I have- since I was in high school- been extremely interested in understanding how others see me. I am generally unbothered by what any particular stranger thinks. But societies aggregate perception of me seems to hold the key to understanding how well I am aligning my internal world with the external. I think I am smart, am I perceived as smart? I think I am free spirited, am I perceived as free spirited? Do I come across as sophisticated? Can people tell that I am kind, even through all of the jokes I make? How attractive am I? The answer is morally neutral but the information is important to me. This particular mental tick is less exhausting than it seems when described on paper. I am shooting for self-awareness. The foundation of self-improvement. What any person thinks of me is none of my business, what everyone thinks of me tells me a lot about what I should work on.

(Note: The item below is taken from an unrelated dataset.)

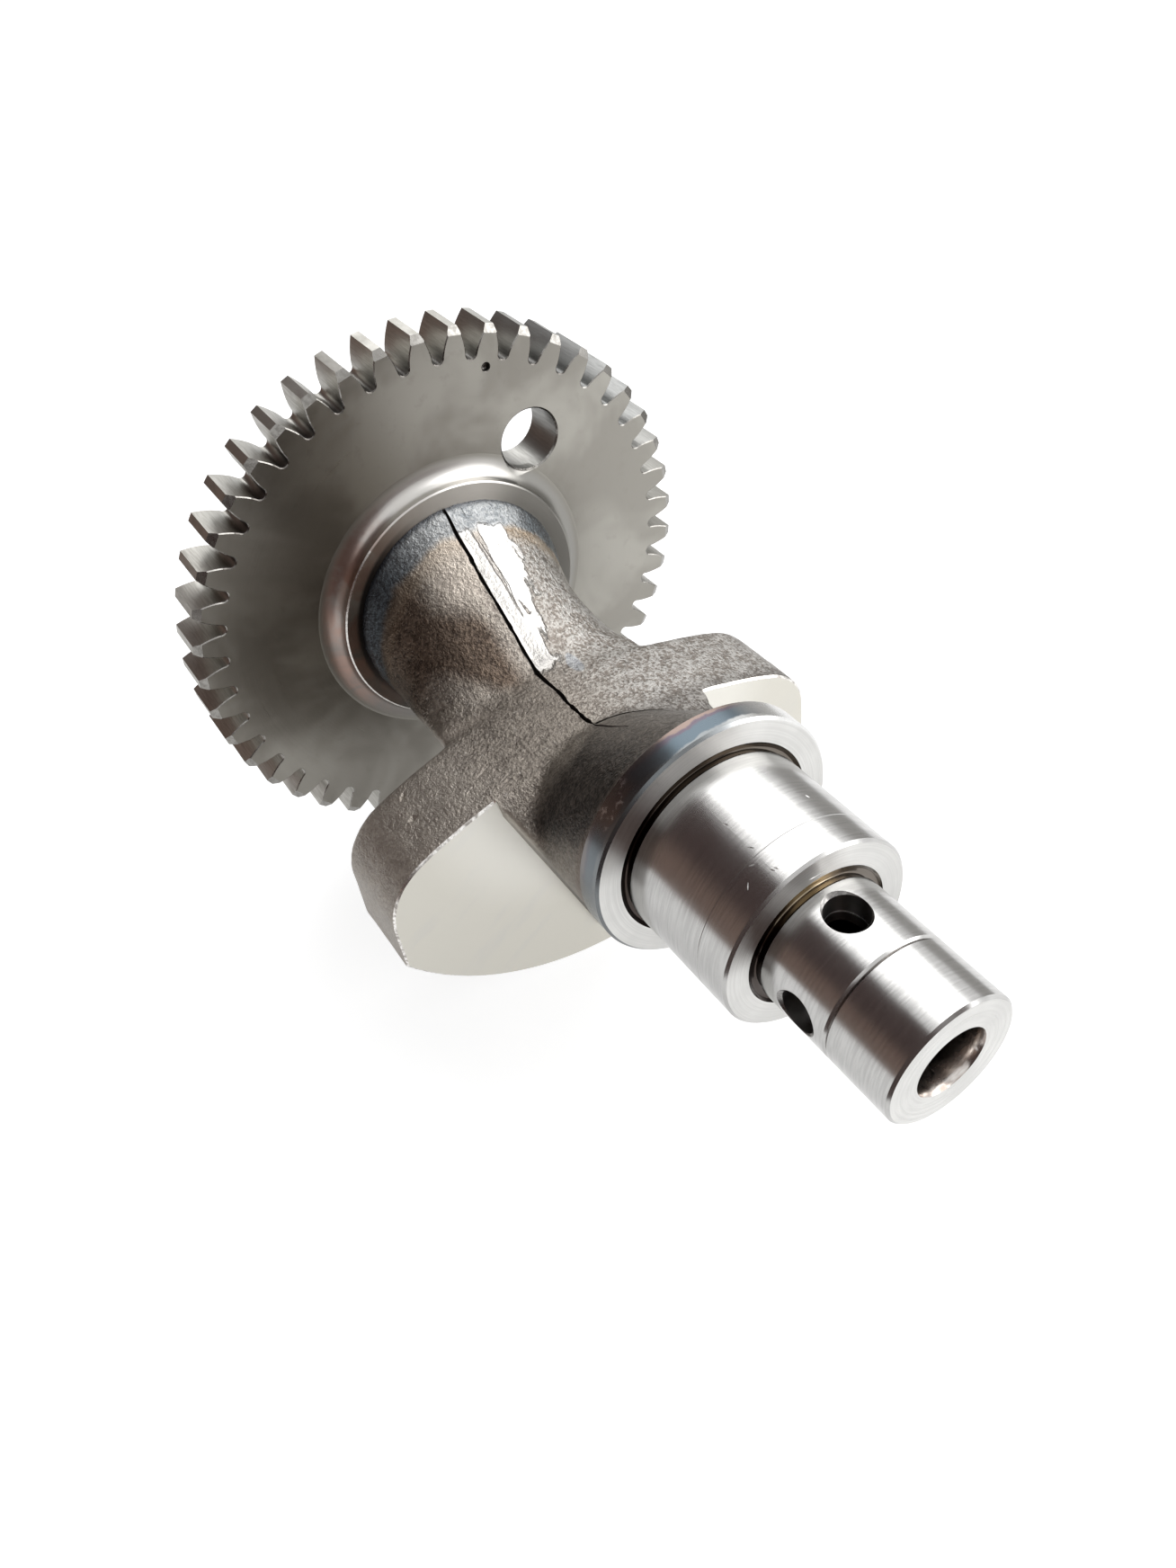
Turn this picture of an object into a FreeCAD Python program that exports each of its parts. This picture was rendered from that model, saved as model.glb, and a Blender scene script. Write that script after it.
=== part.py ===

I don’t know where I live. And while it does not actually matter— all of the places I would consider are the same place with a different filter— it feels important. It’s time to settle in one place, I know that. God save my soul, but not right now. I am finished with youthful chaos but not quite ready to embrace the adulthood that still looks painfully mundane to me. I do not want to commit to who I am even enough to pick a state. Am I a New Yorker? A Floridian? Should I pack everything up and try a whole new place?
Several weeks ago, I was sobbing through a therapy session. I was very worked up, in a state I rarely allow myself to reach. Eating caramel corn as I cried big, salty tears about how terrified I am. “I just want to go home.” It was the only thing I said, again and again, while my gentle, pretty analyst tried to ask me what I meant. I just want to go home. “Where is home?” Home is where people take care of you and are on your team. I finally managed to tell her that when I feel uncertain about the future, I imagine I am still in my old sea foam green bedroom, plush tonal carpet on the floors, soft linen sheets, my husband at rest beside me. "But I don’t know if I actually want to go home or if I am scared that I will never have a home again.”